Question

In Exercises 6.1 to \(6.6,\) if random samples of the given size are drawn from a population with the given proportion, find the standard error of the distribution of sample proportions. Samples of size 60 from a population with proportion 0.90

Short answer

The standard error of the distribution of sample proportions for samples of size 60 from a population with a proportion of 0.90 is approximately 0.038.

Step-by-step solution

Identify the given values

From the problem, we're given that the sample size (n) is 60 and the population proportion (p) is 0.90.

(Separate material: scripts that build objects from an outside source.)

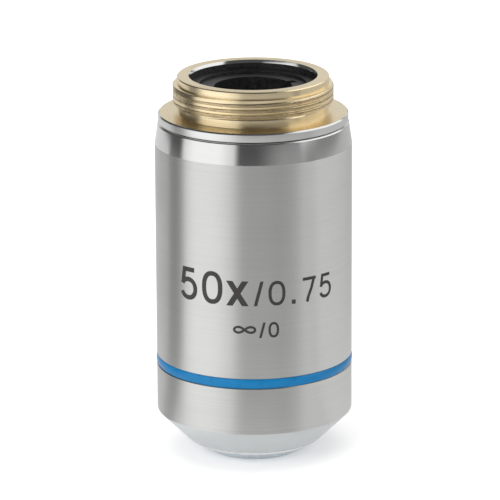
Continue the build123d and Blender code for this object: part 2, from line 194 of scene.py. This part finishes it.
def turned_metal(name, bright, dull, roughness, anisotropy, groove, streak=0.5, spread=0.06):
    """Metal off a lathe: fine marks in colour, roughness and relief, and highlights drawn out along the axis.

    The marks are long rings where the streak is small, and short flecks where it is large.
    """
    n = Nodes(name)
    shader = n.principled(Metallic=1.0, Anisotropic=anisotropy, Anisotropic_Rotation=0.25)
    tangent = n.add("ShaderNodeTangent", direction_type="RADIAL", axis="Z")
    n.link(tangent.outputs[0], shader.inputs["Tangent"])
    fine = n.noise(n.turned_vector(RING_DENSITY, streak), 1.0, 3.0)
    cloud = n.noise(n.turned_vector(CLOUD_DENSITY, CLOUD_AROUND), 1.0, 4.0)
    blend = n.math("ADD", n.math("MULTIPLY", fine, 0.65), n.math("MULTIPLY", cloud, 0.35))
    n.link(n.mix(n.ramp(blend, 0.0, 1.0, 0.36, 0.64), dull, bright), shader.inputs["Base Color"])
    n.link(n.ramp(cloud, roughness - spread, roughness + spread, 0.3, 0.7), shader.inputs["Roughness"])
    n.bump(shader, fine, groove, 0.00002)
    return n.material


def coated(name, first, second, roughness, scale, coat, specular=0.5):
    """Paint, lacquer or anodising over metal, with a faint mottle."""
    n = Nodes(name)
    shader = n.principled(Coat_Weight=coat, Coat_Roughness=0.06, Specular_IOR_Level=specular)
    place = n.add("ShaderNodeTexCoord").outputs["Object"]
    mottle = n.noise(place, scale, 4.0)
    n.link(n.mix(n.ramp(mottle, 0.0, 1.0, 0.3, 0.7), first, second), shader.inputs["Base Color"])
    n.link(n.ramp(mottle, roughness - 0.04, roughness + 0.06, 0.3, 0.7), shader.inputs["Roughness"])
    n.bump(shader, mottle, 0.08, 0.00001)
    return n.material


def optical_glass(name, coating):
    """Polished glass whose coating tints it a little, stronger towards its rim."""
    n = Nodes(name)
    shader = n.principled(Roughness=0.01, Transmission_Weight=1.0, IOR=1.62, Coat_Weight=0.2, Coat_IOR=1.38)
    facing = n.add("ShaderNodeLayerWeight")
    facing.inputs["Blend"].default_value = 0.35
    n.link(n.mix(facing.outputs["Facing"], (0.96, 0.97, 0.98), coating), shader.inputs["Base Color"])
    return n.material


satin = turned_metal("satin_chrome", (0.74, 0.745, 0.73), (0.70, 0.705, 0.69), 0.42, 0.9, 0.10, spread=0.02)
satin_rim = turned_metal("satin_rim", (0.74, 0.745, 0.735), (0.71, 0.715, 0.705), 0.34, 0.5, 0.05,
                         spread=0.02)
# The nose sleeve's cone in a darker, bluer copy of the satin chrome: the darkening is painted shade for the
# downward-facing cone, which faces the shadowed floor
satin_cone_painted_shade = turned_metal("satin_cone_painted_shade", (0.62, 0.645, 0.65), (0.59, 0.615, 0.62), 0.40, 0.7, 0.10,
                          spread=0.02)
polished = turned_metal("polished_chrome", (0.69, 0.695, 0.685), (0.67, 0.675, 0.665), 0.15, 0.6, 0.03,
                        spread=0.01)
nickel = turned_metal("nickel_tip", (0.55, 0.60, 0.64), (0.46, 0.51, 0.55), 0.30, 0.6, 0.2)
brass = turned_metal("thread_brass", (0.93, 0.79, 0.53), (0.80, 0.66, 0.42), 0.27, 0.6, 0.35)
brass_face = turned_metal("bare_brass_face", (0.88, 0.76, 0.51), (0.70, 0.58, 0.37), 0.30, 0.5, 0.35,
                          streak=70.0)
inner_brass = turned_metal("inner_brass", (0.62, 0.49, 0.28), (0.48, 0.37, 0.20), 0.38, 0.5, 0.3)
blue = coated("ring_blue_lacquer", (0.0, 0.150, 0.365), (0.0, 0.175, 0.415), 0.30, 900.0, 0.12, specular=0.25)
black = coated("black_anodised_bore", (0.003, 0.003, 0.0035), (0.024, 0.023, 0.023), 0.42, 2500.0, 0.0)
ink = coated("mark_ink", (0.022, 0.020, 0.019), (0.034, 0.031, 0.029), 0.5, 3000.0, 0.0)
steel = turned_metal("screw_steel", (0.60, 0.61, 0.63), (0.48, 0.49, 0.50), 0.28, 0.4, 0.2)
glass = optical_glass("coated_glass", (0.80, 0.86, 0.98))
warm_edge = turned_metal("warm_edge", (0.66, 0.52, 0.36), (0.52, 0.40, 0.27), 0.35, 0.3, 0.2)


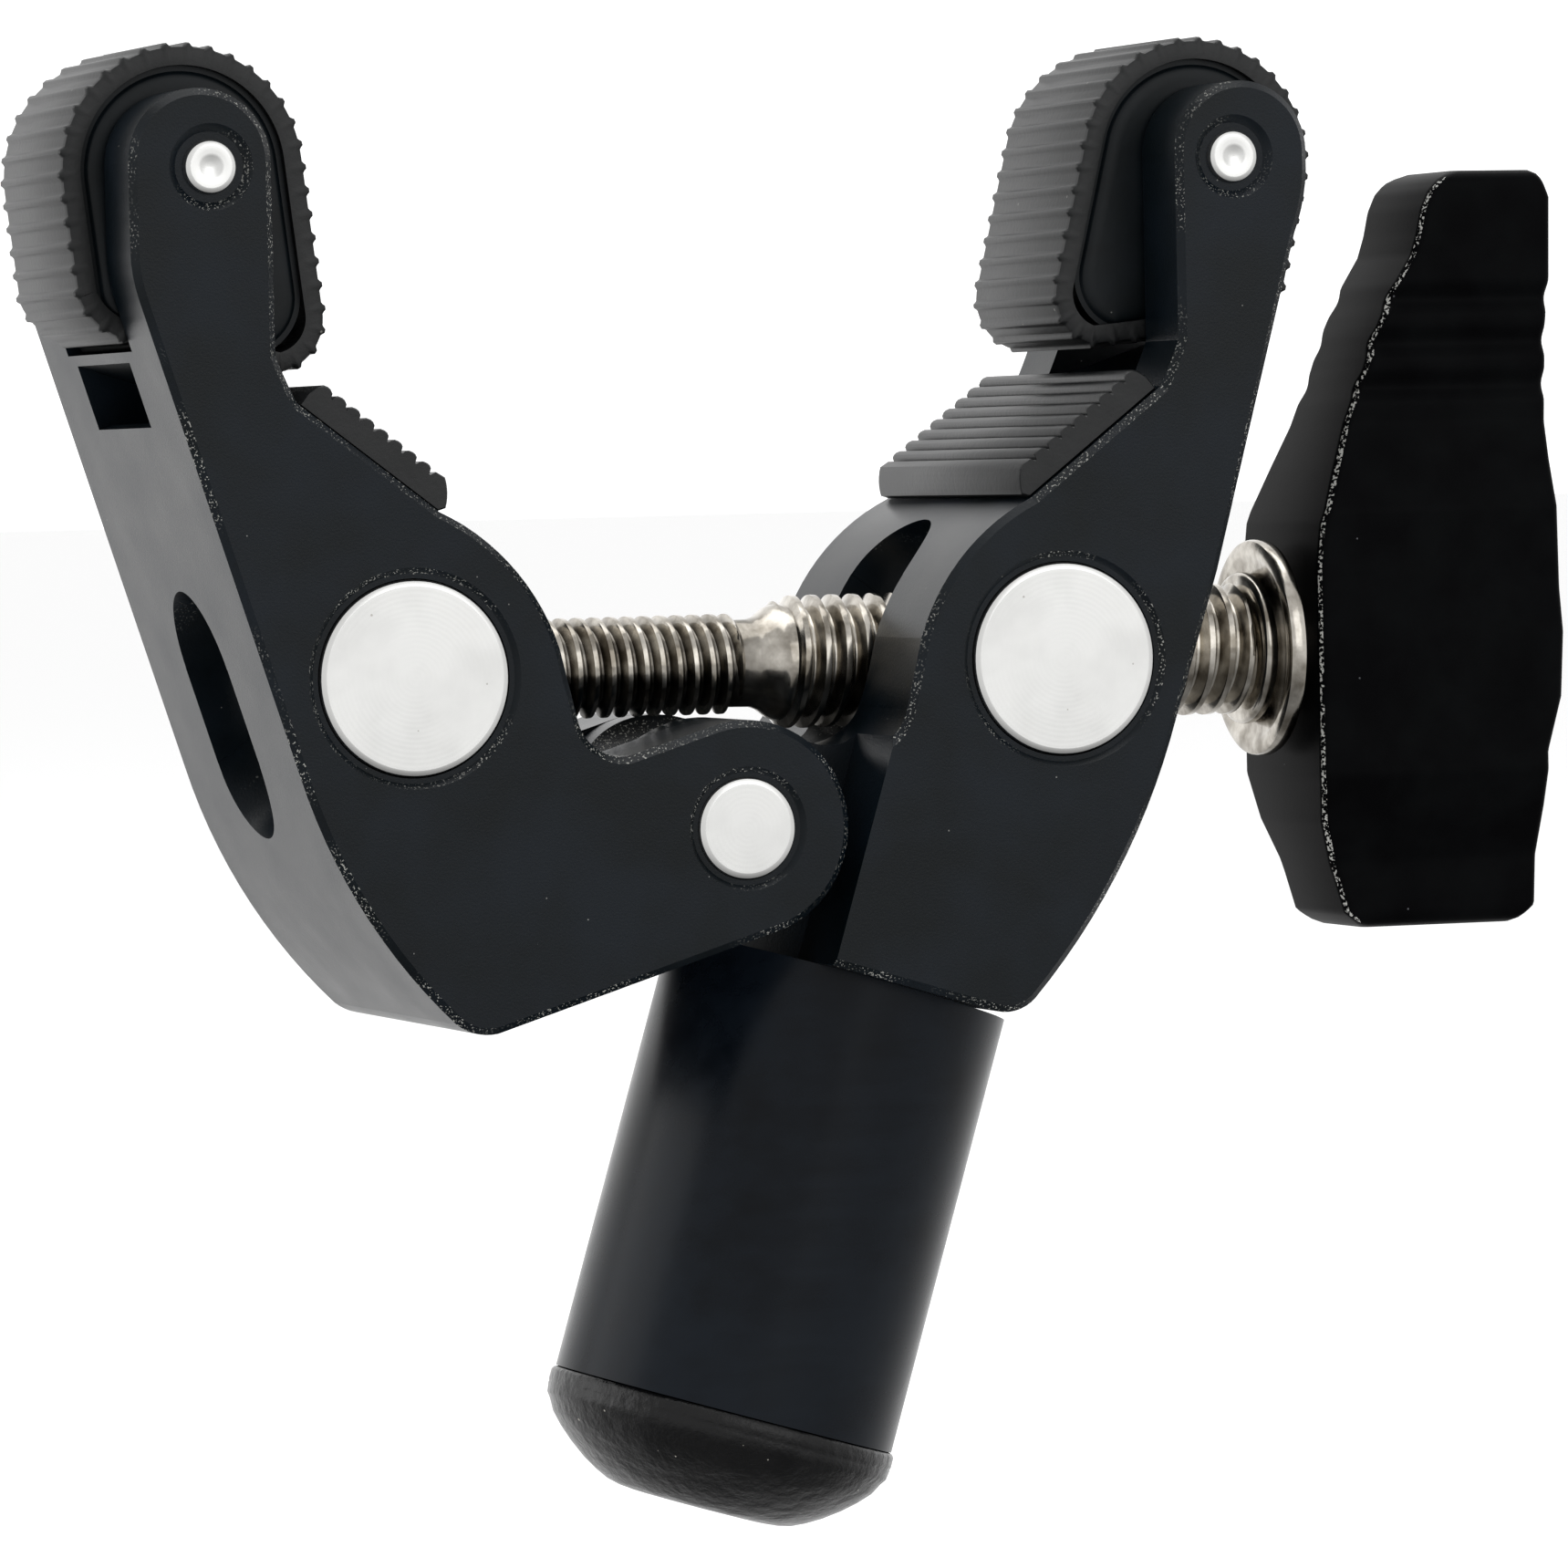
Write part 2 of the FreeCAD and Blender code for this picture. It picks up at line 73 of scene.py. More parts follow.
def addNode(tree, kind, settings=None, links=None):
    node = tree.nodes.new("ShaderNode" + kind)
    for key, value in (settings or {}).items():
        if key == "stops":
            ramp = node.color_ramp.elements
            while len(ramp) < len(value):
                ramp.new(0.5)
            for element, (place, colour) in zip(ramp, value):
                element.position = place
                element.color = hexColour(colour) if isinstance(colour, str) else [colour] * 3 + [1]
        elif isinstance(key, int):
            node.inputs[key].default_value = value
        elif key in node.inputs and not hasattr(node, key):
            node.inputs[key].default_value = hexColour(value) if isinstance(value, str) else value
        else:
            setattr(node, key, value)
    for key, source in (links or {}).items():
        tree.links.new(source, node.inputs[key])
    return node


def newMaterial(name):
    material = bpy.data.materials.new(name)
    material.use_nodes = True
    tree = material.node_tree
    tree.nodes.clear()
    return material, tree


def finishMaterial(tree, shader):
    addNode(tree, "OutputMaterial", links={"Surface": shader.outputs[0]})


def centreOf(node):
    low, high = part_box(node)
    return (low + high) / 2


def axisTurn(axis):
    # turns local +X onto this axis, keeping local Y where it is
    x = Vector(axis).normalized()
    y = Vector((0, 1, 0))
    z = x.cross(y).normalized()
    return Matrix((x, y, z)).transposed().to_4x4()


def makePiece(name, mesh, place, material, body, slotName, *nodes):
    # mesh is in millimetres about the piece's own origin; its turn goes into the mesh itself
    mesh.transform(place.to_quaternion().to_matrix().to_4x4() @ Matrix.Scale(mm, 4))
    mesh.materials.append(material)
    mesh.update()
    piece = bpy.data.objects.new(name, mesh)
    bpy.context.scene.collection.objects.link(piece)
    piece.location = place.translation
    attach(piece, body)
    if nodes:
        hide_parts(*nodes)
    return piece


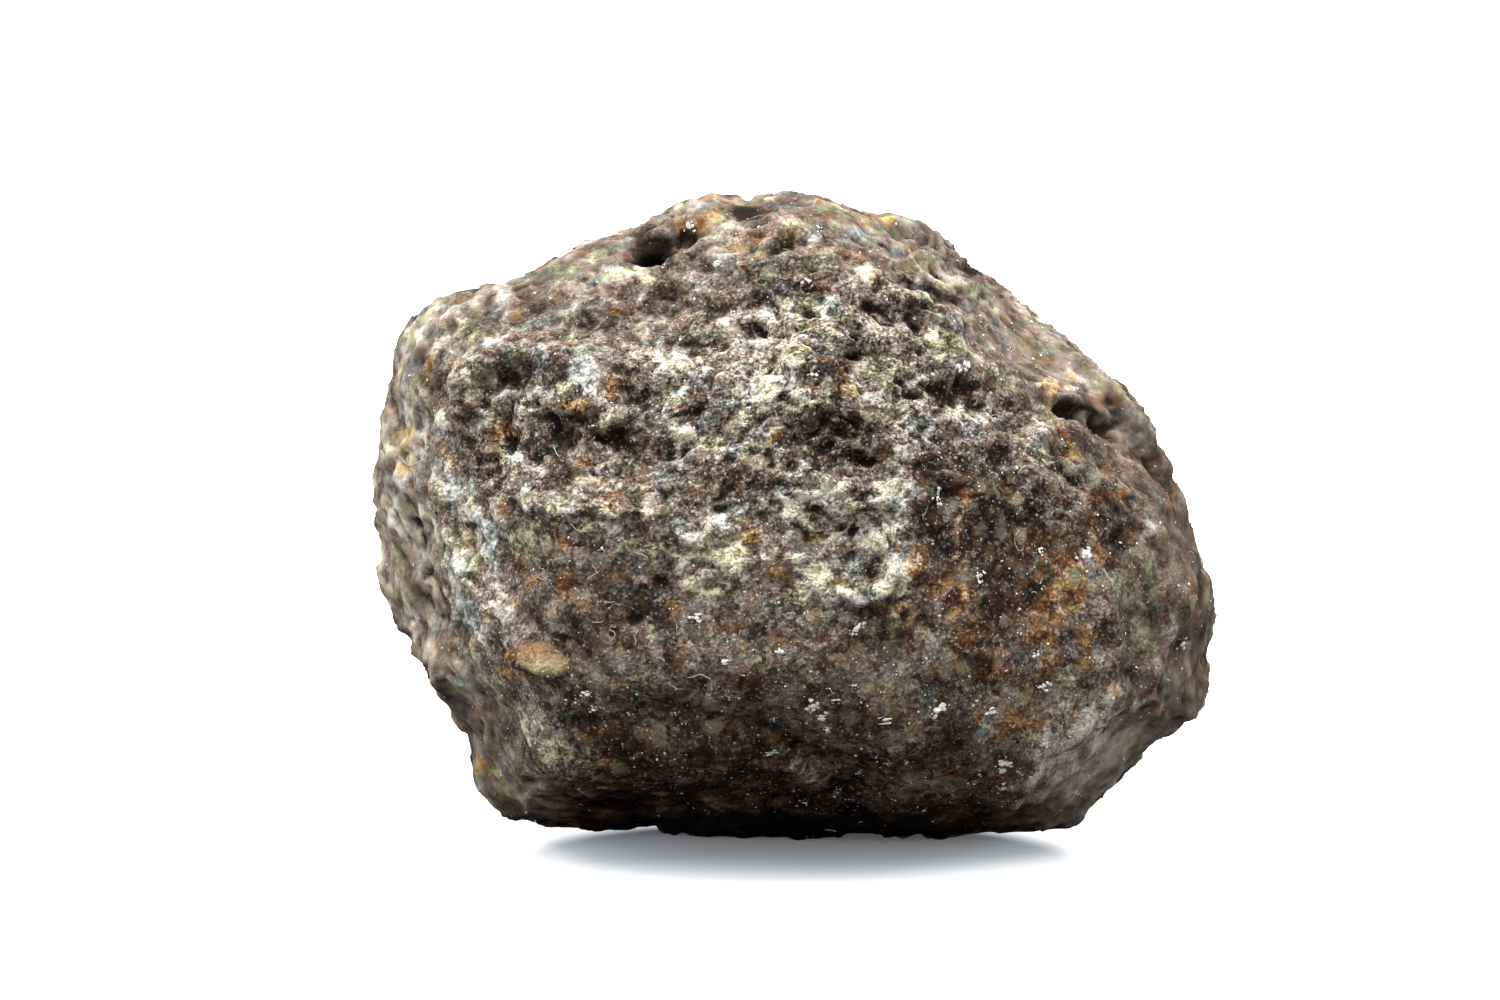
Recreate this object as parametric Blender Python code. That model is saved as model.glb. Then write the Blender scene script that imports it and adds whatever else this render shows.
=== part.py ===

Substitute the values into the standard error formula

Plugging these values into the standard error formula, we have \(SE = \sqrt{\frac{0.90(1-0.90)}{60}}\).

Perform the calculations

First, calculate the expression in the numerator. Since \(1 – 0.90 = 0.10\), the expression within the square root becomes \(0.90 * 0.10 / 60 = 0.0015\). The square root of 0.0015 is approximately 0.03782.

Key concepts

Sample Proportions

Understanding sample proportions is crucial when delving into statistical studies. The sample proportion, commonly represented as \( \hat{p} \), is an estimate of the population proportion \( p \) derived from a sample taken from the population. Consider it as a snapshot of what you're trying to measure across the entire population. For instance, if you want to know the percentage of left-handed students in a school, you could take a sample and find the proportion of left-handed students in that sample. This proportion is your sample proportion.

It's important to note that the sample proportion can vary from sample to sample. This variability is due to the random nature of sample selection. Ideally, the sample should be representative of the population to ensure that the sample proportion is a good estimate of the population proportion. Ensure this representation by using random sampling methods and a sufficient sample size to mitigate the risk of bias and decrease the margin of error.

Population Proportion

The population proportion represents the proportion of individuals in the entire population that have a particular attribute. It is denoted by \( p \) and is a fixed value, although in practice it's almost always unknown and needs to be estimated from the sample data.

In the context of the given exercise, the population proportion of 0.90 indicates that if we were to look at the entire population, we would expect 90% of the observations to have the characteristic of interest. This is a key parameter in many statistical procedures and is fundamental to hypothesis testing and confidence interval estimation. For accuracy in these procedures, it's critical to have a good estimate of the population proportion, which brings us back to the importance of sample proportions as an estimate of \( p \).

Standard Error Formula

The standard error (SE) is a statistical term that measures the accuracy with which a sample distribution represents a population using standard deviation. In the context of sample proportions, the standard error formula is expressed as \( SE = \sqrt{\frac{p(1 - p)}{n}} \), where \( p \) is the population proportion and \( n \) is the sample size.

Using the Standard Error Formula

In our exercise, you've been given a sample size of 60 and a population proportion of 0.90. By substituting these values into the formula, you calculate the SE to assess how much the sample proportion is expected to vary from the true population proportion. The resulting standard error lets us gauge the potential error or uncertainty in our sample estimate, enabling us to understand the reliability of our sample proportion and to construct confidence intervals around it.

A key factor to remember is that the standard error decreases as the sample size increases, meaning that larger samples tend to yield more precise estimates of the population proportion. Conversely, a smaller sample size would increase the standard error, suggesting a less reliable estimate. This inverse relationship is fundamental in designing studies and interpreting statistical data.